Objective » Your answer should be one number: how many lines of the records hold the string "Blender".

Input records »
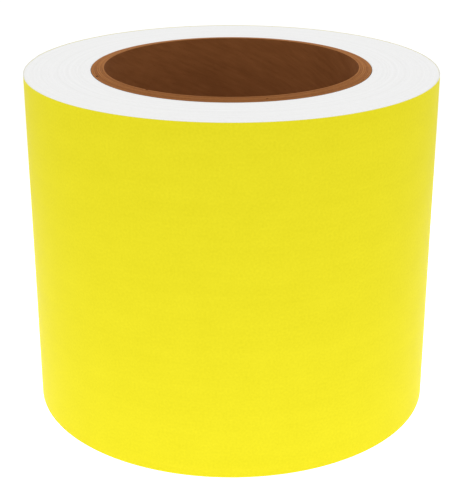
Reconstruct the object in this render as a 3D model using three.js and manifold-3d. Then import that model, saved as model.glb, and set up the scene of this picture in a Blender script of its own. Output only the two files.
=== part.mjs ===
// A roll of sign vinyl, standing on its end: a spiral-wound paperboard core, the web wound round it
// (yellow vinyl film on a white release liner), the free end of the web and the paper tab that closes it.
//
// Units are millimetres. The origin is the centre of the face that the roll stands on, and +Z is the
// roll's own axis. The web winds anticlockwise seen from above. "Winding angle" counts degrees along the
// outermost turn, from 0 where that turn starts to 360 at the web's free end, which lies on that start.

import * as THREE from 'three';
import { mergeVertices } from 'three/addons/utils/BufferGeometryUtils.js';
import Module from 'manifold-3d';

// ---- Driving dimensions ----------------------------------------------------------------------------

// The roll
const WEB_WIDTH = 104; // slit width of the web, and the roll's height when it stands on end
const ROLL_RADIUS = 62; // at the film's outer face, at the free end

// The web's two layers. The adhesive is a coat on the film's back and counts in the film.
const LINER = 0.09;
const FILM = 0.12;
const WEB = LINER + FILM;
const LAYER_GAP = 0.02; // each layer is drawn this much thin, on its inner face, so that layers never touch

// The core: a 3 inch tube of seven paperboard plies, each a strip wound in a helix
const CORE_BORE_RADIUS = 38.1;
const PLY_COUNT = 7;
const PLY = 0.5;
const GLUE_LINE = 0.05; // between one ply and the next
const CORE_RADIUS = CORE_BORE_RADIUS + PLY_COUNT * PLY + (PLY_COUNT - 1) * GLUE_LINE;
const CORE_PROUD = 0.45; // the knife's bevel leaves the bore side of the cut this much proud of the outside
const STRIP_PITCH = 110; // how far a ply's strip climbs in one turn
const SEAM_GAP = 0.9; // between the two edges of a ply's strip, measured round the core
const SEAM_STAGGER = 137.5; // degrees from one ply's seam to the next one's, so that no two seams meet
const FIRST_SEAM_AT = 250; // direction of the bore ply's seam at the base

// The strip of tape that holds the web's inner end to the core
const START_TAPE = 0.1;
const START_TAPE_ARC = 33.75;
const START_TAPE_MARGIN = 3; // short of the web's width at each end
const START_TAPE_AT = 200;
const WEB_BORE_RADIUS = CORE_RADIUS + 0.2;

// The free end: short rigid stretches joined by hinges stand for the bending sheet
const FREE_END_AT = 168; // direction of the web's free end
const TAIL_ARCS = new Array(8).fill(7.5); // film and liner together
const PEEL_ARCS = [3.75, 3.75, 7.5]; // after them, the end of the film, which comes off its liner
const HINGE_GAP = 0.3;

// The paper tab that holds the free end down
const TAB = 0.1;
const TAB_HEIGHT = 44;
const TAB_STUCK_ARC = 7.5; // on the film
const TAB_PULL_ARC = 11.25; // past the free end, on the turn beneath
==
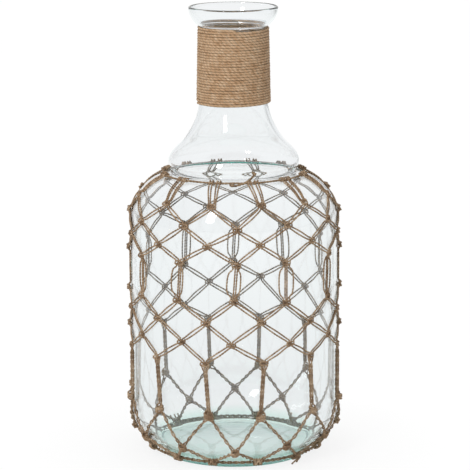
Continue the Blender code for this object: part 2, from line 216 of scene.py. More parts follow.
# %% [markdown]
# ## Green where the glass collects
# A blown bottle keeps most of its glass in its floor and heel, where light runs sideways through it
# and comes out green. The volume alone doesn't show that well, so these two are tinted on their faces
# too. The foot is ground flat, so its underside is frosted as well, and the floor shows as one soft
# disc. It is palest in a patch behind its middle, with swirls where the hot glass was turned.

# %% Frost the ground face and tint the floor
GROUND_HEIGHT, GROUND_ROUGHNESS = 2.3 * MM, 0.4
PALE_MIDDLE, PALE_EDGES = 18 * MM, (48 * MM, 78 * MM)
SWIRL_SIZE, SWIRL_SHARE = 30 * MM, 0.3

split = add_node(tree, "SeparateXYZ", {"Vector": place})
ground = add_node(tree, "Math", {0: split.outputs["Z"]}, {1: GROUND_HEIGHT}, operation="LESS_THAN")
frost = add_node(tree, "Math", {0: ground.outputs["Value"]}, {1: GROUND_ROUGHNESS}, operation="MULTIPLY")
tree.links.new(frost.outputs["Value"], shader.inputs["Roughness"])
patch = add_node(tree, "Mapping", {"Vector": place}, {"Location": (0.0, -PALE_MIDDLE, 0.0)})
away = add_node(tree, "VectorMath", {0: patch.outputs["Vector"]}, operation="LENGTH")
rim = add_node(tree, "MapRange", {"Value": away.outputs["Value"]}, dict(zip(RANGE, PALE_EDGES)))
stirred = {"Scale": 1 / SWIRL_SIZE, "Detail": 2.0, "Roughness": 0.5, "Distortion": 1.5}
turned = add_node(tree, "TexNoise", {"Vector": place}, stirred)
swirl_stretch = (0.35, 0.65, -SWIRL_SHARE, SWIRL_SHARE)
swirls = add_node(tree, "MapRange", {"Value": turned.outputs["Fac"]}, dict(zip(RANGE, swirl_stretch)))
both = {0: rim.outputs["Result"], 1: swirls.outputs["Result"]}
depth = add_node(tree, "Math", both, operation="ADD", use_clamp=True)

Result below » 2